The Zeno SWATH DIA workflow described here was superior to the traditional shotgun proteomics approach using Zeno DDA for the identification of large numbers of proteins from a complex proteomic sample. Using an in silico-generated library for data processing with DIA-NN software, ~2-fold more proteins were identified from a cell lysate using a 45-min LC gradient and 2.5- to 3-fold more were identified using a 10-min gradient. Comparing the proteins identified using the in silico-generated library to 2 commonly used experimentally generated libraries demonstrated high agreement, lending confidence to the library-free workflow as an easy and comprehensive alternative for large-scale protein identification experiments.

 

References

  1. Wu CC, MacCoss MJ (2002) Shotgun proteomics: tools for the analysis of complex biological systems. Curr Opin Mol Ther, 4(3), 242-250.
  2. Krasny L, Huang PH (2021) Data-independent acquisition mass spectrometry (DIA-MS) for proteomic applications in oncology.

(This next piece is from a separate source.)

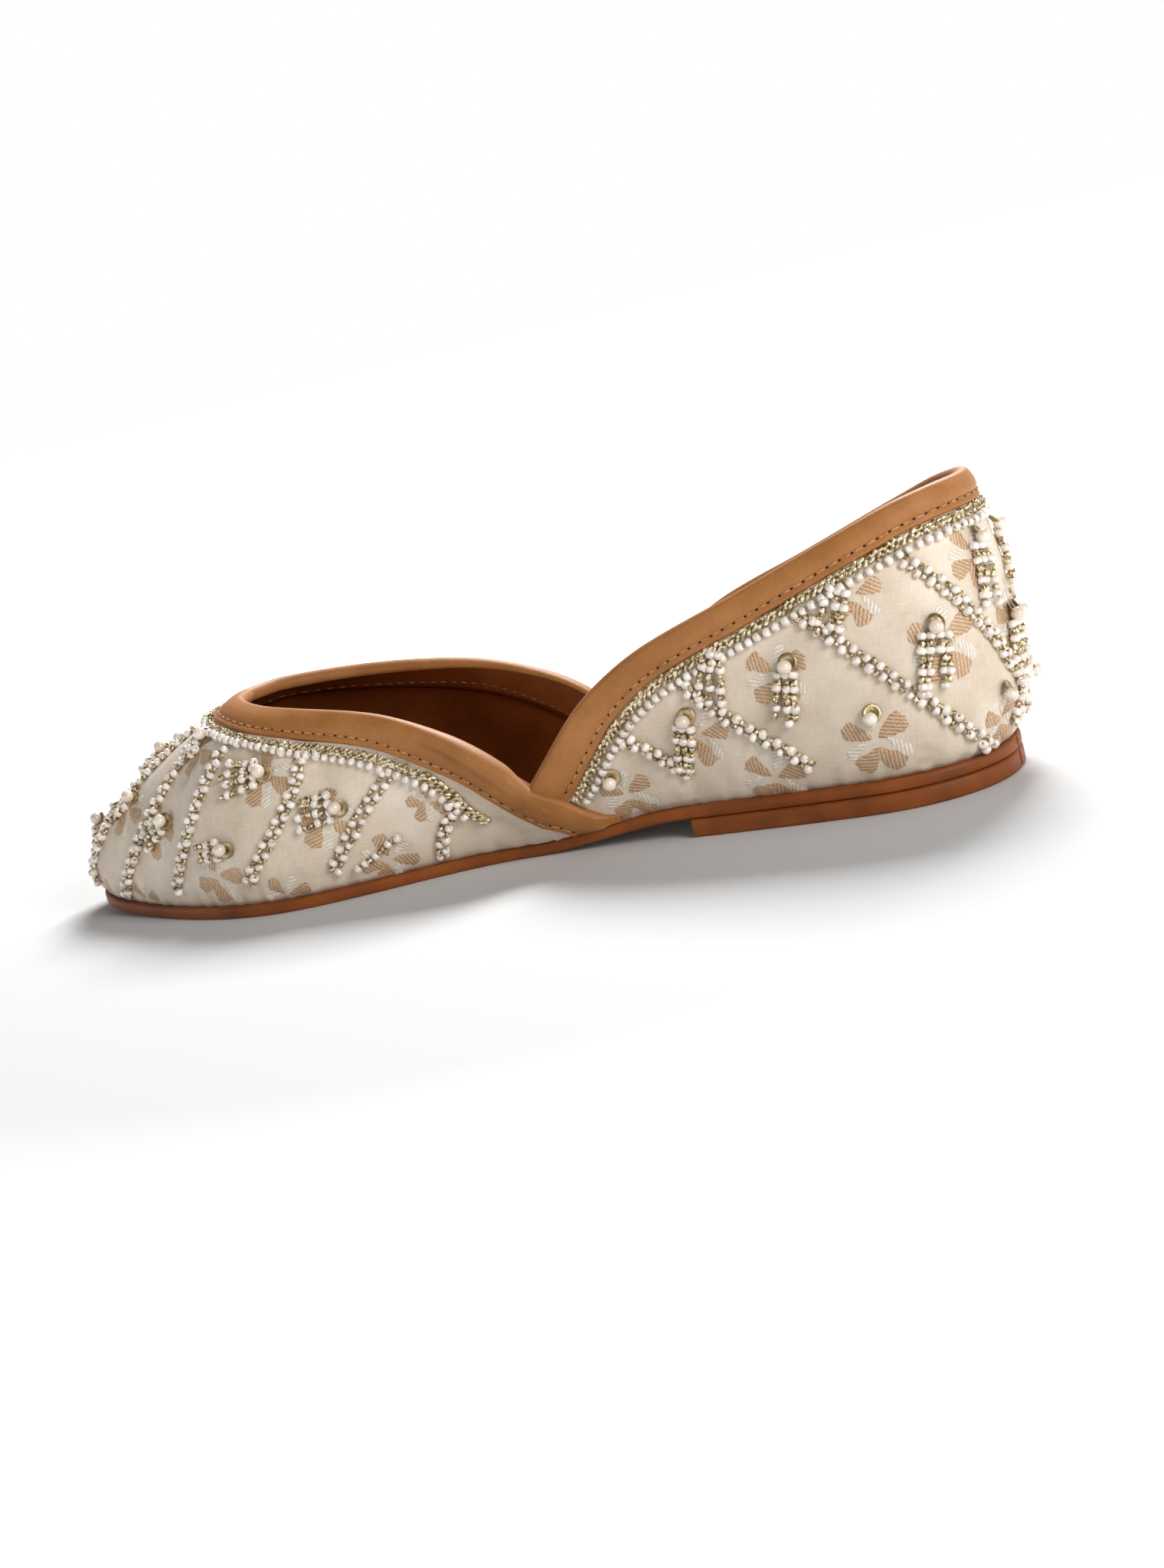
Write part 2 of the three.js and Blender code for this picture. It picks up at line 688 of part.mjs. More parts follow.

Mol. Omics 17, 29-42.
  3. Large-scale, targeted, peptide quantification of 804 peptides with high reproducibility, using Zeno MS/MS. SCIEX technical note,  RUO-MKT-02-13346-A.
  4. Demichev V et al. (2019) DIA-NN: neural networks and interference correction enable deep proteome coverage in high throughput. Nature Methods, 17, 41-44.
  5. Gillet LC et al (2012) Targeted Data Extraction of the MS/MS Spectra Generated by Data-independent Acquisition: A New Concept for Consistent and Accurate Proteome Analysis. Mol. Cell. Prot. 11(6), 1-17.
  6. Zeno MS/MS with microflow chromatography powers the Zeno SWATH DIA workflow for more proteins quantified. SCIEX technical note, RUO-MKT-02-14668-A.
  7. Processing ZenoTOF 7600 system data with DIA-NN software. SCIEX community post, RUO-MKT-18-14611-A.
  8. Large-scale protein identification using microflow chromatography on the ZenoTOF 7600 system. SCIEX technical note, RUO-MKT-02-14415-A.
  9. Creating a library from a FASTA file for library-free data analysis. SCIEX community post, RUO-MKT-18-14611-A.